ALHAJI YOMI BOLARINWA (EX-DG, NBC) I’m a Muslim But I Have One Wife

Interviewed by Funke Olaode

What was your childhood like?
My parents were Egbas. I grew up in Ibadan. My father was a police officer. My mother traded in China wares. I was born in Queens Barracks in Mokola Area of Ibadan. We enjoyed communal life. If you went astray you would be disciplined irrespective of whose child you are. We lived in an environment where there was no religious or ethnic discrimination.

How was life growing up in the barracks?
It was a wonderful experience. Incidentally when you look at that time, it would give you a glimpse of policemen of yesteryears and today. In those days, virtually everything in the house was provided by the police authorities: the bed sheets, the mattresses, rain-coat, torch light and even the battery to power it, blankets including their uniforms which had buttons that could be replaced every month. They provided leather boots for them with polish. And every month, whoever that was in charge of the police barracks would come on inspection. Mothers would have cleaned and scrubbed the floors and everybody would be out and only our fathers would attend to the inspector. And if the man finds a speck of dust there would be problems. In those days, police barracks were clean. It was a setting with different diversity. We were raised to behave properly.

Were you involved in your mother’s trade?
Apart from selling China wares, my mother was a woman of all seasons. When orange was in season, she would sell, during plantain season she would be involved and so on. She engaged in this before going to the market and as a child I had to help. I hawked oranges and when Premier Hotel was under construction I was selling oranges to the construction workers.

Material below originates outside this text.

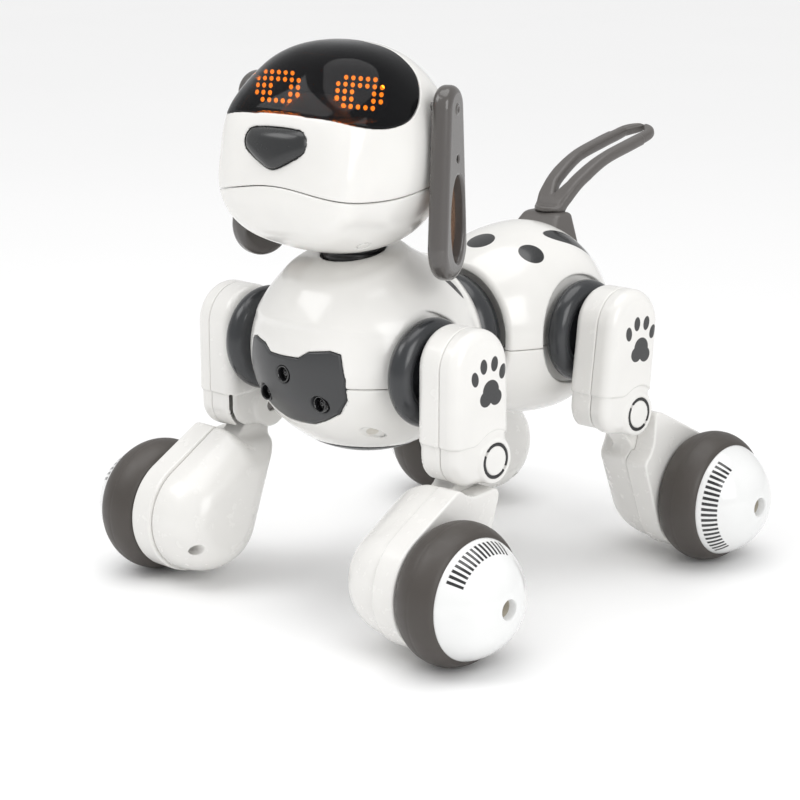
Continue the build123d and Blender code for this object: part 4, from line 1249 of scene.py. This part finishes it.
# ---------------------------------------------------------------- CAD nodes that stay as they are
INNER = {"battery_pack": plastic("cell_wrap", (0.05, 0.10, 0.28), 0.4),
         "main_board": plastic("board_green", (0.03, 0.16, 0.07), 0.45, grain=0.2),
         "speaker": plastic("speaker_cone", (0.03, 0.03, 0.03), 0.6, grain=0.2),
         "shoulder_motors": plastic("motor_case", (0.60, 0.58, 0.52), 0.45)}
INNER["hip_motors"] = INNER["shoulder_motors"]
for name, node in frame["nodes"].items():
    material = INNER.get(name, steel)
    node.data.materials.clear()
    node.data.materials.append(material)

# ---------------------------------------------------------------- floor, light and camera
bpy.ops.mesh.primitive_plane_add(size=24, location=(0, 0, -0.0002))
floor = bpy.context.active_object
floor.name = "studio_floor"
g = Graph("floor_pale")
g.link(g.mix(g.noise(3, 2), (0.95, 0.95, 0.95, 1), (0.97, 0.97, 0.97, 1)), g.base)
g.set(Roughness=0.55)
floor.data.materials.append(g.material)

world = bpy.data.worlds.new("studio")
world.use_nodes = True
backdrop = world.node_tree.nodes["Background"]
backdrop.inputs["Color"].default_value = (1, 1, 1, 1)
backdrop.inputs["Strength"].default_value = 0.61
bpy.context.scene.world = world
bpy.context.scene.view_settings.view_transform = "Standard"


def aim(thing, place, target):
    """Stands a light or a camera at a place, looking at a target, in metres."""
    thing.location = place
    thing.rotation_euler = (target - thing.location).to_track_quat("-Z", "Y").to_euler()


def softbox(name, place, target, size, power):
    light = bpy.data.lights.new(name, "AREA")
    light.shape = "RECTANGLE"
    light.size, light.size_y = size
    light.energy = power
    thing = bpy.data.objects.new(name, light)
    bpy.context.scene.collection.objects.link(thing)
    aim(thing, Vector(place), Vector(target))


MIDDLE = (0, 0, 0.12)
softbox("key", (-0.45, -0.75, 1.05), MIDDLE, (0.7, 0.5), 3.4)
softbox("fill", (1.1, -0.35, 0.65), MIDDLE, (0.6, 0.8), 5.0)
overhead = bpy.data.lights.new("overhead", "SUN")
overhead.energy = 1.15
overhead.angle = math.radians(50)
bpy.context.scene.collection.objects.link(bpy.data.objects.new("overhead", overhead))

SENSOR = 36
FOCAL_SHARE = 2235.4 / 800               # focal length over the picture's width
camera_data = bpy.data.cameras.new("photo_view")
camera_data.sensor_width = SENSOR
camera_data.lens = SENSOR * FOCAL_SHARE
camera = bpy.data.objects.new("photo_view", camera_data)
bpy.context.scene.collection.objects.link(camera)
aim(camera, Vector((681.0, -764.90, 339.64)) * MM, Vector((-9.63, -36.11, 81.94)) * MM)
bpy.context.scene.camera = camera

Why did you not enlist in the police force, having grown up in the barracks?
I never wanted to be a police officer. There are several things I never wanted to be. My childhood dream was to be an engineer. I had what it takes to study engineering because I came out with good grades from secondary school. I went to The Polytechnic Ibadan where I enrolled for Electrical/Electronics Engineering. I was also at the University of Ife to study the same discipline. I later went to University of Lagos where I did an MBA in 1983.

What influenced you into engineering?
I fiddled with a lot of things when I was young. I always found a way of powering a used battery to function again. I would put them in the sun, put them back in the torch light, look for a small wire and connect it with a small bulb. And it would bring tiny electricity. I went through the process and I was convinced that I wanted to be an engineer. After my secondary school I came across something in the brochure of The Polytechnic in London. There was a line which said “if you want job satisfaction read engineering.” But if you want money go and read something else. I became convinced that I was toeing the right path.

How did you get into broadcasting?
I got into broadcasting when WNTV/WNBC came to interview students in 1975 at the Polytechnic. I passed the interview and I was employed. Immediately after my examinations at the Polytechnic I resumed work. After my study at Ife, I came back to work. I switched job in 1993 when I sought for a job at the NBC. I was employed as assistant director and along the line I became a director and in 2007 I was promoted as director-general the position I held till I retired in 2013.

Are you fulfilled?
I couldn’t have wished for a better profession because getting to the top was fulfilling. I don’t think there is anything I want to change. God has been kind. I came back from the university and was promoted as Engineer One and rose to become the Chief Engineer. I joined NBC as assistant director, became a full director and capped it as a DG.

What lesson has life taught you?
The first lesson I learnt about life is that it is not the beginning that matters but the end that counts. At the beginning you must trust God, believe in yourself and don’t use circumstances of others to rate or judge yourself. Sometimes you think others have gone ahead of you or better than you, don’t ever think that way because your end matters. I also learnt to be loving, caring, honest, and kind to people I meet on my way.

You are wearing a wedding band…
I am a Muslim of one man and one wife in the last 33 years.

But Islam permits you to marry more than one wife…
The injunction says if you can be fair to all of them, go ahead. But you know it is not humanly possible; so you marry one.